• **What is asked**
Each line containing the word "type" must be reported.

• **Supplied data**
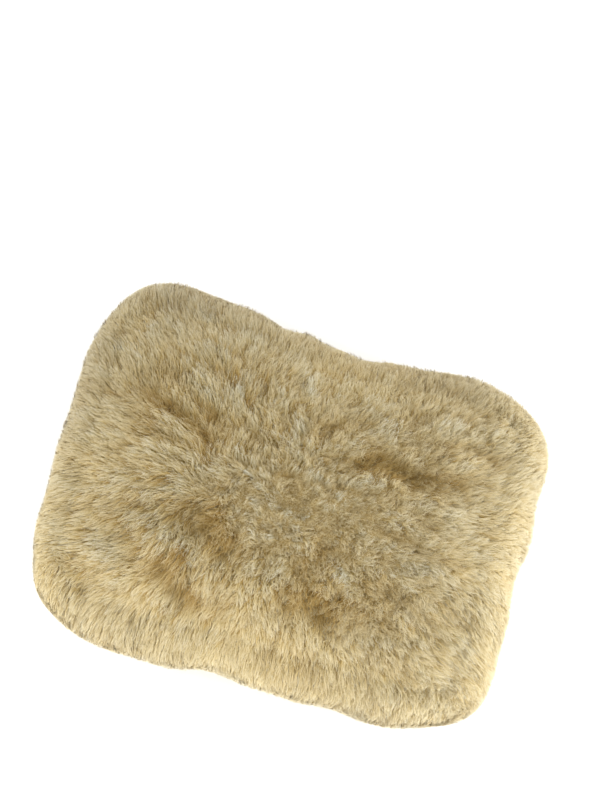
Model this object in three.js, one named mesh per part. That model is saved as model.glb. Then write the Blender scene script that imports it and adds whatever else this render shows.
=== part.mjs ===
// Two-sided sheepskin wash mitt, lying flat, with its knitted cuff turned in. Millimetres.
// +X runs along the mitt to its open mouth, +Y across it and +Z up.
// The origin is the middle of the flat underside of the wool.
import * as THREE from 'three';
import { mergeVertices } from 'three/addons/utils/BufferGeometryUtils.js';

// hides: two tanned panels, sewn to each other on three sides
const hideLength = 224;
const hideWidth = 160;
const hideCorner = 20;
const hideThickness = 1.6;
const seamHeight = 31; // side seam above the table
const seamGap = 0.5; // between the two hides at the seam
const backRise = 12; // how far the back hide bows up over the pocket
const palmRise = 10; // how far the palm hide bows down
const bowPower = 4; // a higher power gives a flatter pocket with steeper sides

// wool: it grows out of the hides and overhangs them all round
const woolDepth = 24; // on the back, from hide to tips
const woolOverhang = 21; // tips beyond the hide's edge
const woolCorner = 45;
const woolGap = 0.3; // wool to hide, and half the parting between the two piles
const woolShrink = 3; // how much shallower the pile is at the hide's edge
const backRim = 9; // depth of the back wool at its outer rim
const palmLift = 11; // height of the palm wool's outer rim above the table

// seam thread: an overcast cord just outside the edges of the hides
const seamThreadRadius = 0.7;
const seamThreadOffset = 1.9; // from the hide's edge to the middle of the thread
const seamEnd = 0.9; // the seam stops this share of the way to the mouth

// knitted cuff: a ribbed sleeve sewn round the mouth, with an elastic hem at its free end
const mouthMargin = 18; // from the hide's side to the side of the cuff at the mouth
const hemWidth = 92; // flat width of the cuff at its hem
const sleeveLength = 39.5;
const sleeveWall = 1.8;
const sleeveSetback = 0.5; // sewn edge of the sleeve, in from the hide's end
const cuffClearance = 2; // between the cuff and the hides
const pieceGap = 0.3;
const hemDepth = 11.7;
const hemPly = 0.9;
const elasticWidth = 8.8;
const elasticThickness = 0.7;
const threadRadius = 0.35;
const cuffSeamInset = 3; // cuff seam, in from the sleeve's sewn edge
const hemStitchInset = 1.7; // hem stitch, in from the hem's open end

// care label: a blank tape held in the side seam, inside the pocket
const labelLength = 32;
const labelReach = 20;
const labelThickness = 0.4;
const labelInset = 3.5; // from the hide's edge
const labelStart = 10; // near end of the label, towards the mouth from the middle
const labelLift = 0.15; // above the seam

const hideCells = 14; // grid cells along and across a hide
const overhangCells = 2; // rings of cells in the wool beyond the hide's edge
const seamCells = 68; // cells along the side seam's thread
const threadSides = 6;
const cuffCells = 32; // cells round the cuff
const sleeveCells = 4; // cells along the sleeve

const mouthX = hideLength / 2;
const sleeveMouthX = mouthX - sleeveSetback;
const sleeveHemX = sleeveMouthX - sleeveLength;
const hemOpenX = sleeveHemX - pieceGap;
const hemFoldX = hemOpenX - hemDepth;

function material(colour, roughness) {
  return new THREE.MeshStandardMaterial({ color: colour, roughness, metalness: 0 });
}

const wool = material('#b7a378', 0.95);
const hide = material('#d9c7a4', 0.85);
const thread = material('#e8e0cc', 0.7);
const ribKnit = material('#cdbf9c', 0.9);
const elastic = material('#f0ede4', 0.6);
const labelTape = material('#f4f1ea', 0.8);

function namedMesh(name, geometry, pieceMaterial) {
  const mesh = new THREE.Mesh(geometry, pieceMaterial);
  mesh.name = name;
  return mesh;
}

function welded(geometry) {
  geometry.deleteAttribute('normal');
  geometry.deleteAttribute('uv');
  return mergeVertices(geometry);
}

// u and v run from -1 to 1 over a rectangle whose corners are rounded
function roundedRectanglePoint(u, v, halfLength, halfWidth, corner) {
  const x = Math.abs(u) * halfLength;
  const y = Math.abs(v) * halfWidth;
  const pastX = Math.max(0, x - halfLength + corner) / corner;
  const pastY = Math.max(0, y - halfWidth + corner) / corner;
  const roundedX = Math.min(x, halfLength - corner) + corner * pastX * Math.sqrt(1 - pastY ** 2 / 2);
  const roundedY = Math.min(y, halfWidth - corner) + corner * pastY * Math.sqrt(1 - pastX ** 2 / 2);
  return new THREE.Vector2(Math.sign(u) * roundedX, Math.sign(v) * roundedY);
}

// share of the full bow at a point of the hide: none at the three sewn sides, full at the mouth
function bowShare(u, v) {
  const lengthwise = 1 - Math.max(0, -u) ** bowPower;
  const crosswise = 1 - Math.abs(v) ** bowPower;
  return lengthwise * crosswise;
}

// where a grid point lies in plan, and how far out it is over the overhang, from 0 to 1
function planPoint(gridU, gridV, cells) {
  const ring = Math.max(Math.abs(gridU), Math.abs(gridV)) * cells / hideCells;
  const reach = Math.max(1, ring);
  const u = gridU * cells / hideCells / reach;
  const v = gridV * cells / hideCells / reach;
  const rings = (cells - hideCells) / 2;
  const overhang = rings > 0 ? Math.min(1, (reach - 1) * hideCells / 2 / rings) : 0;
  const halfLength = hideLength / 2 + woolOverhang * overhang;
  const halfWidth = hideWidth / 2 + woolOverhang * overhang;
  const corner = THREE.MathUtils.lerp(hideCorner, woolCorner, overhang);
  const plan = roundedRectanglePoint(u, v, halfLength, halfWidth, corner);
  return { plan, u, v, ring: Math.min(1, ring), overhang };
}

// A closed sheet made of a flat box of cells. Its upper and lower faces split their cells
// along the same diagonal, so that sheets that lie on each other keep their gap.
function shapedSheet(cells, upperHeight, lowerHeight) {
  const box = new THREE.BoxGeometry(2, 2, 2, cells, cells, 1);
  const index = box.index;
  const lowerFace = box.groups[5];
  for (let i = lowerFace.start; i < lowerFace.start + lowerFace.count; i += 6) {
    index.setX(i + 2, index.getX(i + 4));
    index.setX(i + 3, index.getX(i));
  }
  const position = box.attributes.position;
  for (let i = 0; i < position.count; i++) {
    const place = planPoint(position.getX(i), position.getY(i), cells);
    const height = position.getZ(i) > 0 ? upperHeight(place) : lowerHeight(place);
    position.setXYZ(i, place.plan.x, place.plan.y, height);
  }
  return welded(box);
}

// distance of a pile's inner face from the bowed seam surface: it rests on the hide's outer
// face, and past the hide's edge it closes to the parting between the two piles
function pileStart(place) {
  const onHide = seamGap / 2 + hideThickness + woolGap;
  const closing = Math.min(1, place.overhang * overhangCells);
  return THREE.MathUtils.lerp(onHide, woolGap, closing);
}

function makeBackHide() {
  const inner = (place) => seamHeight + seamGap / 2 + backRise * bowShare(place.u, place.v);
  const outer = (place) => inner(place) + hideThickness;
  return namedMesh('back_hide', shapedSheet(hideCells, outer, inner), hide);
}

function makePalmHide() {
  const inner = (place) => seamHeight - seamGap / 2 - palmRise * bowShare(place.u, place.v);
  const outer = (place) => inner(place) - hideThickness;
  return namedMesh('palm_hide', shapedSheet(hideCells, inner, outer), hide);
}

function makeBackWool() {
  const inner = (place) => seamHeight + pileStart(place) + backRise * bowShare(place.u, place.v);
  const depth = (place) => {
    const full = woolDepth - woolShrink * place.ring ** bowPower;
    return backRim + (full - backRim) * Math.sqrt(1 - place.overhang ** 2);
  };
  const outer = (place) => inner(place) + depth(place);
  const cells = hideCells + 2 * overhangCells;
  return namedMesh('back_wool_pile', shapedSheet(cells, outer, inner), wool);
}

function makePalmWool() {
  const inner = (place) => seamHeight - pileStart(place) - palmRise * bowShare(place.u, place.v);
  const outer = (place) => palmLift * (1 - Math.sqrt(1 - place.overhang ** 2));
  const cells = hideCells + 2 * overhangCells;
  return namedMesh('palm_wool_pile', shapedSheet(cells, inner, outer), wool);
}

function circleShape(radius, sides) {
  const shape = new THREE.Shape();
  for (let i = 0; i < sides; i++) {
    const angle = 2 * Math.PI * i / sides;
    if (i === 0) shape.moveTo(radius, 0);
    else shape.lineTo(radius * Math.cos(angle), radius * Math.sin(angle));
  }
  shape.closePath();
  return shape;
}

// the seam runs from the mouth down one side, round the closed end and back up the other side
function makeSideSeam() {
  const path = [];
  const addPoint = (u, v) => {
    const point = roundedRectanglePoint(u, v, hideLength / 2 + seamThreadOffset,
      hideWidth / 2 + seamThreadOffset, hideCorner + seamThreadOffset);
    path.push(new THREE.Vector3(point.x, point.y, seamHeight));
  };
  const sidePoints = seamCells / 2; // enough that the path keeps to the rounded corners
  for (let i = 0; i < sidePoints; i++) addPoint(THREE.MathUtils.lerp(seamEnd, -1, i / sidePoints), 1);
  for (let i = 0; i < sidePoints; i++) addPoint(-1, THREE.MathUtils.lerp(1, -1, i / sidePoints));
  for (let i = 0; i <= sidePoints; i++) addPoint(THREE.MathUtils.lerp(-1, seamEnd, i / sidePoints), -1);
  const geometry = new THREE.ExtrudeGeometry(circleShape(seamThreadRadius, threadSides), {
    steps: seamCells,
    bevelEnabled: false,
    extrudePath: new THREE.CatmullRomCurve3(path),
  });
  return namedMesh('side_seam_thread', welded(geometry), thread);
}

// the cuff's outline at a place along X: as tall as the pocket is at the outline's own sides
function cuffOutline(x) {
  const share = THREE.MathUtils.smoothstep(x, sleeveHemX, sleeveMouthX);
  const halfWidth = THREE.MathUtils.lerp(hemWidth / 2, hideWidth / 2 - mouthMargin, share);
  const bow = bowShare(1, halfWidth / (hideWidth / 2));
  const top = seamGap / 2 + backRise * bow - cuffClearance;
  const bottom = -seamGap / 2 - palmRise * bow + cuffClearance;
  const halfHeight = (top - bottom) / 2;
  const flat = halfWidth - halfHeight;
  const outline = new THREE.Path();
  outline.absarc(flat, 0, halfHeight, -Math.PI / 2, Math.PI / 2);
  outline.absarc(-flat, 0, halfHeight, Math.PI / 2, 3 * Math.PI / 2);
  outline.closePath();
  return { outline, centre: seamHeight + (top + bottom) / 2 };
}

// A closed band round the cuff. Each point of its profile is a place along X and a distance
// out from the cuff's outline: a lathe turns the profile, and its rings are laid on the outline.
function cuffBand(profile) {
  const turningRadius = 50;
  const points = profile.map(([x, out]) => new THREE.Vector2(turningRadius + out, x));
  points.push(points[0]);
  const lathe = new THREE.LatheGeometry(points, cuffCells);
  const position = lathe.attributes.position;
  for (let i = 0; i < position.count; i++) {
    const out = Math.hypot(position.getX(i), position.getZ(i)) - turningRadius;
    const angle = Math.atan2(position.getX(i), position.getZ(i));
    const share = (angle / (2 * Math.PI) + 1) % 1;
    const x = position.getY(i);
    const { outline, centre } = cuffOutline(x);
    const point = outline.getPoint(share);
    const tangent = outline.getTangent(share);
    position.setXYZ(i, x, point.x + out * tangent.y, centre + point.y - out * tangent.x);
  }
  return welded(lathe);
}

function makeSleeve() {
  const profile = [];
  for (let i = 0; i <= sleeveCells; i++) {
    profile.push([THREE.MathUtils.lerp(sleeveHemX, sleeveMouthX, i / sleeveCells), 0]);
  }
  for (let i = sleeveCells; i >= 0; i--) {
    profile.push([THREE.MathUtils.lerp(sleeveHemX, sleeveMouthX, i / sleeveCells), -sleeveWall]);
  }
  return namedMesh('cuff_rib_sleeve', cuffBand(profile), ribKnit);
}

// the hem is the knit folded back on itself, open towards the sleeve, with the elastic inside
function makeHem() {
  const tunnel = elasticThickness + 2 * pieceGap;
  const innerPly = hemPly + tunnel;
  const total = innerPly + hemPly;
  const profile = [
    [hemFoldX, 0],
    [hemOpenX, 0],
    [hemOpenX, -hemPly],
    [hemFoldX + hemPly, -hemPly],
    [hemFoldX + hemPly, -innerPly],
    [hemOpenX, -innerPly],
    [hemOpenX, -total],
    [hemFoldX, -total],
  ];
  return namedMesh('cuff_hem', cuffBand(profile), ribKnit);
}

function makeElastic() {
  const nearX = hemFoldX + hemPly + pieceGap;
  const farX = nearX + elasticWidth;
  const outside = -hemPly - pieceGap;
  const inside = outside - elasticThickness;
  const profile = [[nearX, outside], [farX, outside], [farX, inside], [nearX, inside]];
  return namedMesh('cuff_elastic', cuffBand(profile), elastic);
}

function makeThreadRing(name, x) {
  const profile = [];
  for (let i = 0; i < threadSides; i++) {
    const angle = -2 * Math.PI * i / threadSides;
    const out = pieceGap + threadRadius + threadRadius * Math.sin(angle);
    profile.push([x + threadRadius * Math.cos(angle), out]);
  }
  return namedMesh(name, cuffBand(profile), thread);
}

function makeCareLabel() {
  const tape = new THREE.BoxGeometry(labelLength, labelReach, labelThickness);
  const mesh = namedMesh('care_label', welded(tape), labelTape);
  const y = -hideWidth / 2 + labelInset + labelReach / 2;
  mesh.position.set(labelStart + labelLength / 2, y, seamHeight + labelLift);
  return mesh;
}

const cuffEnd = new THREE.Group();
cuffEnd.add(
  makeHem(),
  makeElastic(),
  makeThreadRing('cuff_hem_stitch', hemOpenX - hemStitchInset),
);

const mitt = new THREE.Group();
mitt.add(
  makeBackWool(),
  makeBackHide(),
  makePalmHide(),
  makePalmWool(),
  makeSideSeam(),
  makeSleeve(),
  makeThreadRing('cuff_seam_thread', sleeveMouthX - cuffSeamInset),
  makeCareLabel(),
  cuffEnd,
);

export default mitt;
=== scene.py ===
# Sheepskin wash mitt: wool, hides, seams and turned-in knitted cuff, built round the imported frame
import math

import bpy
import numpy as np
from mathutils import Matrix, Vector


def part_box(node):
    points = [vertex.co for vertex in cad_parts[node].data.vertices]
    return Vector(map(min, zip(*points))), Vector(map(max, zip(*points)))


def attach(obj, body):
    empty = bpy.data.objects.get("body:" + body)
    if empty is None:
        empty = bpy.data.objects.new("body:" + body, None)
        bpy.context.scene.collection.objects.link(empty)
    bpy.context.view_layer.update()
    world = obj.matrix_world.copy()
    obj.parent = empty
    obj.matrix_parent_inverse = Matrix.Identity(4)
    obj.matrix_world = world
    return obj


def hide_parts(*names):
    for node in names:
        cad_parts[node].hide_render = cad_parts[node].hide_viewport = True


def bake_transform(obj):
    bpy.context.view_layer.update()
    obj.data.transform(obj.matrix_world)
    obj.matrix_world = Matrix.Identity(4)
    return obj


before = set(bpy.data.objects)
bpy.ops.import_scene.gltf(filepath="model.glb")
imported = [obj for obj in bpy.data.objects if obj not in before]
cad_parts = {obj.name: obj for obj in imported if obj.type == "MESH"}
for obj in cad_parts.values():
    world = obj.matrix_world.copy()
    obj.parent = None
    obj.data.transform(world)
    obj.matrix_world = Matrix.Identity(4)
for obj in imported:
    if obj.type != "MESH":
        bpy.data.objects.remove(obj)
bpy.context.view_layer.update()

mm = 0.001
backHideLow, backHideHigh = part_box("back_hide")
palmHideLow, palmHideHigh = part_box("palm_hide")
seamHeight = (backHideLow.z + palmHideHigh.z) / 2
hideHalfLength = backHideHigh.x
hideHalfWidth = backHideHigh.y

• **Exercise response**
cad_parts = {obj.name: obj for obj in imported if obj.type == "MESH"}
    if obj.type != "MESH":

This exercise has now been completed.